Gran disco, che ha portato il groove anni 90 di scuola Nirvana/Nine Inch Nails a un livello superiore e che a posteriori ha solo avuto il difetto di influenzare una pletora di scadenti imitatori con tute oversize, dreadlocks, bassisti obesi e tutto il resto del campionario numetal. Loro stessi, andandosi a infognare in una stagnazione evidente coi dischi successivi, hanno in parte contribuito alla stasi del genere.

Blind, Faget e Daddy tre perle inestimabili. Tra le loro influenze, menzionerei i Fear Factory ( soprattutto per lo "sdoppiamento vocale" e un certo spleen cibernetico di sottofondo).
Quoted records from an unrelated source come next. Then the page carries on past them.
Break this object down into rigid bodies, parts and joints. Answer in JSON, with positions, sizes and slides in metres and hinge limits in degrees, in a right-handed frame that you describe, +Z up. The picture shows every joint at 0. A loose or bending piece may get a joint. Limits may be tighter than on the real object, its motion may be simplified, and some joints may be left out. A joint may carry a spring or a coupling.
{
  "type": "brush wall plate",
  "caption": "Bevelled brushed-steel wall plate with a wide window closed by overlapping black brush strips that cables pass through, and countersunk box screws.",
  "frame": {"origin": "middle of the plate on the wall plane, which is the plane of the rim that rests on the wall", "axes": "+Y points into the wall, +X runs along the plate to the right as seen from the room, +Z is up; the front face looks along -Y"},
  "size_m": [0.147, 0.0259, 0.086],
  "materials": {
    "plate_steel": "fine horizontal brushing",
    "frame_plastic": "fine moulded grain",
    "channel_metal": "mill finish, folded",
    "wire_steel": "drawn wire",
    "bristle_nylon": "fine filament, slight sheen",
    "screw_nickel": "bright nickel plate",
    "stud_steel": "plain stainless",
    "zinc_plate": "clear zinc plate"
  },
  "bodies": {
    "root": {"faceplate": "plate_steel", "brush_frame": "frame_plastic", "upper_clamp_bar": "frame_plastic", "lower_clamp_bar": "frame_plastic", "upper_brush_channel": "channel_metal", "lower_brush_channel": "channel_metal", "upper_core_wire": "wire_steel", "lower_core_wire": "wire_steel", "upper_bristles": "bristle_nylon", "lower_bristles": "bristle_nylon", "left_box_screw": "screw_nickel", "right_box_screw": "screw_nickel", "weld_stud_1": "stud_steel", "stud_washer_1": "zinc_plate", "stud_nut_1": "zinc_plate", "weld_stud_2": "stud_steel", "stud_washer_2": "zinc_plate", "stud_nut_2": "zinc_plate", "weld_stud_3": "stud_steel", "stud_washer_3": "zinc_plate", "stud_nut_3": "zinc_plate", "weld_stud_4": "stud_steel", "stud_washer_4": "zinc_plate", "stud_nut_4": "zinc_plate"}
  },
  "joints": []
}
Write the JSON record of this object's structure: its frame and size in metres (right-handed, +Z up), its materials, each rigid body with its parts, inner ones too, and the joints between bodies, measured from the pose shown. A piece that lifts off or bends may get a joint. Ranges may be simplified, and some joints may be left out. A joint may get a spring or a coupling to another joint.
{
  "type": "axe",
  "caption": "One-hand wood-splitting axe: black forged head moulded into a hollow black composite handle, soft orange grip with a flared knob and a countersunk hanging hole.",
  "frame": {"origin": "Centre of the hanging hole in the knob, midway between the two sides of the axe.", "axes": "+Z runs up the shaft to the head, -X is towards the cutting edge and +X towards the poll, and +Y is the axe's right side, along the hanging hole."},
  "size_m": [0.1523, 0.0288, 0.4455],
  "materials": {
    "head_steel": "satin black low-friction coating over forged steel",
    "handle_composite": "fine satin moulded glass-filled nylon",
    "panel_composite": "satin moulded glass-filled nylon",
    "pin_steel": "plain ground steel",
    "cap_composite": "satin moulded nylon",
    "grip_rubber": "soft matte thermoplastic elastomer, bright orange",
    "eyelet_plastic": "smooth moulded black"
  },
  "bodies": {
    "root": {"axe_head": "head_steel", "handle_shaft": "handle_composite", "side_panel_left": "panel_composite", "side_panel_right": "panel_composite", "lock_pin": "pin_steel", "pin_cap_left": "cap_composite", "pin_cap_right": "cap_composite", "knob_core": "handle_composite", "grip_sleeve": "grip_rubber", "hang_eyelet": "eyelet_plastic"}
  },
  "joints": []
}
Marco_Biasio (ha votato 7 questo disco) alle 15:39 del 4 agosto 2018 ha scritto:

Sono ormai parecchi anni che non tocco più i Korn in generale e questo disco in particolare, ma sicuramente è uno dei parti più brillanti di un movimento che, retrospettivamente, di bei dischi (e soprattutto di dischi longevi) ne ha prodotti davvero pochini (motivo per cui, secondo me, sarà uno dei pochi generi non interessati dall'ondata revivalistica). Assieme a Slipknot e Around The Fur il migliore della corrente (i SOAD li lascio fuori).

Utente non più registrat, autore, alle 2:17 del 5 agosto 2018 ha scritto:

Eppure secondo me già l'esordio dei RATM che adori è ben inquadrabile come nu-metal (il Fuck you I won't do what you tell me riecheggia per tutto Korn), e anche i SOAD ne fanno parte (Toxicity è tra i vertici del nu-metal). Che pensi dei Limp Bizkit? Brani come Counterfeit/Break Stuff/Nobody loves sono ben superiori alla media

Marco_Biasio (ha votato 7 questo disco) alle 14:18 del 5 agosto 2018 ha scritto:

Ci può stare. Per me i RATM - assieme a tutta una serie di gruppi chiave del crossover degli anni '90, specialmente statunitense - hanno anticipato alcune tendenze, ma non le hanno incarnate appieno (il lavoro di chitarra di Morello, ad esempio, a mio avviso è troppo fantasioso nel metodo e nel suono per rientrare nel nu metal). Idem per i SOAD e per i Deftones post-Around The Fur, ma qui da sempre esistono due correnti ben definite, i pro e i contro, ed è inutile perdersi in troppe discussioni. Sui Limp Bizkit mi chiamo fuori perché li ho sempre odiati.

zagor (ha votato 8 questo disco) alle 1:05 del 6 agosto 2018 ha scritto:

concordo con Marco. Il Nu Metal ha attinto con voracità da parecchi generi precedenti (dal grunge all'alternative metal) e il crossover rientra senza dubbio tra questi, con i RATM che hanno chiaramente ispirato ( assieme ai RHCP, ai Faith No More, ai Jane's Addiction) gli adepti in tuta e scarpe adidas. I Limp Bizkit hanno fatto qualche brano gradevole nel primo disco, poi hanno rapidamente imboccato la scorciatoia per un suono da supermercato.

Utente non più registrat, autore, alle 2:12 del 5 agosto 2018 ha scritto:

Le influenze che mi hai citato sono pertinenti, in effetti questo album è piuttosto imparentato con la scena grunge. Però ci vedo poco dai Fear Factory, loro sono "meccanici", i Korn molto più "umani". Parlando anche dell'influenza dei NIN, in realtà credo che ben poco dello stile Korn abbia a che fare con il rock industriale.

zagor (ha votato 8 questo disco) alle 1:00 del 6 agosto 2018 ha scritto:

beh anche soltanto per aver sdoganato in ambito metal l'electro-wave che tanto piaceva ai vari korn, deftones, orgy etc direi che i NIN meritano un posto tra gli ispiratori del genere.